En dehors de la sécurisation de la rue de Charonne le soir des attentats du Bataclan, il n'y a aucun exemple au cours duquel ces soldats ne soient intervenus pour protéger autre chose qu'eux mêmes, souligne à l'AFP le chercheur Elie Tenenbaum, de l'Ifri, auteur d'un rapport intitulé "La sentinelle égarée ?"
"Comme l'ont montré les incidents au Louvre, à Orly et sans doute ce matin à Levallois, c'est un dispositif de sécurité qui devient la cible en tant que tel", dit-il. "Ils sont passés de gardes statiques à des patrouilles plus dynamiques, mais ils demeurent des cibles".
"Aujourd'hui, quoi qu'en disent l'armée de terre et le ministère de la Défense qui essaient de convaincre du contraire depuis le début, ces militaires sont utilisés comme des supplétifs des forces de police (...) avec des pouvoirs extrêmement limités, qui font de la présence et de la sécurisation à minima", ajoute-t-il.
Depuis le lancement de l'opération, en janvier 2015 juste après les attentats de Charlie Hebdo, les soldats en faction et en patrouille en Ile-de-France sont la cible, selon l'étude d'Elie Tenenbaum, d'en moyenne cinq agressions quotidiennes, la plupart du temps verbales mais parfois physiques.
"Ce dispositif ne donne satisfaction à personne car il apporte très peu en termes de sécurité", assure à l'AFP le général (à la retraite) Vincent Desportes, professeur à Sciences Po après avoir dirigé notamment l'École supérieure de guerre. "En revanche il fournit aux terroristes des cibles militaires claires pour qui veut les frapper. Depuis le début, ils ont essentiellement servi de cibles."
"Paratonnerre qui attire la foudre"
"C'est une opération d'ordre psychologique et politique, mais qui ne rajoute rien à la sécurité des Français, ajoute-t-il. En revanche, elle fait porter une charge considérable sur les armées et a un poids tout à fait négatif sur le moral des troupes et leur capacité à recruter les soldats dont nous avons besoin".
Interrogée mardi, lors d'une visite à des soldats de Sentinelle en patrouille dans Paris, sur le fait de savoir s'ils étaient des cibles ou un rempart pour la population, la ministre des Armée Florence Parly a réitéré la position officielle : "Ils sont rempart avant toute chose puisqu'à chaque fois ils ont pu déjouer les tentatives d'attentats (...) qui étaient en préparation".
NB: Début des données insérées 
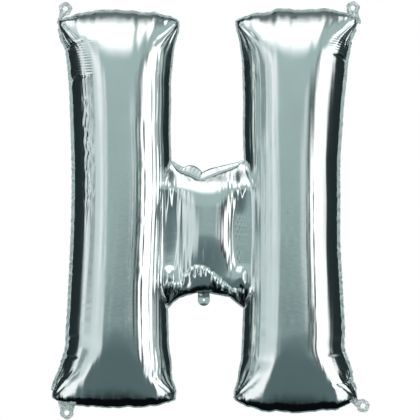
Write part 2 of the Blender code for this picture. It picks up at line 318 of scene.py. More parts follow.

Un avis que ne partage pas le colonel (à la retraite) Michel Goya, qui dans son blog, "La voie de l'épée", dénonce ce qu'il appelle "le piège de l'opération Sentinelle".
"Si on examine le bilan réel de l'engagement de militaires sur le territoire métropolitain depuis octobre 1995", écrit-il, "on constate que strictement aucun attentat, de quelque origine qu'il soit, n'a jamais pu être empêché par cette présence".
"Peut-être que certains ont été dissuadés par elle mais on ne dispose, à ma connaissance, d'aucun témoignage dans ce sens en plus de vingt ans", ajoute-t-il. "Les seuls terroristes que les soldats ont finalement neutralisés sont ceux qui les ont attaqués".
Dans une interview au Point, l'historienne Bénédicte Chéron, spécialiste des relations entre l'armée et la société, a récemment qualifié Sentinelle de "mission paratonnerre".
"Il ne sera plus possible de se voiler bien longtemps la face sur le fait que nous avons distribué sur le territoire national des cibles", estime-t-elle. "Seraient-elles protectrices dans le sens où on s'attaque plus à Sentinelle qu'à d'autres ? Alors disons-le: Sentinelle est un paratonnerre qui attire la foudre. Et si cela relève du parti pris et du choix politique, ne fermons pas les yeux".
Pour le général Desportes, "le mieux serait d'y mettre fin, de manière à permettre à nos troupes de retrouver un rythme de déploiement qui leur permette de s'entrainer pour les vrais combats qu'ils ont à conduire, ce qui n'est pas le cas aujourd'hui".
L'opération Sentinelle, qui mobilise 7.000 soldats en permanence sur le territoire national, devrait être "revue en profondeur" à la rentrée, a annoncé en juillet le président Macron.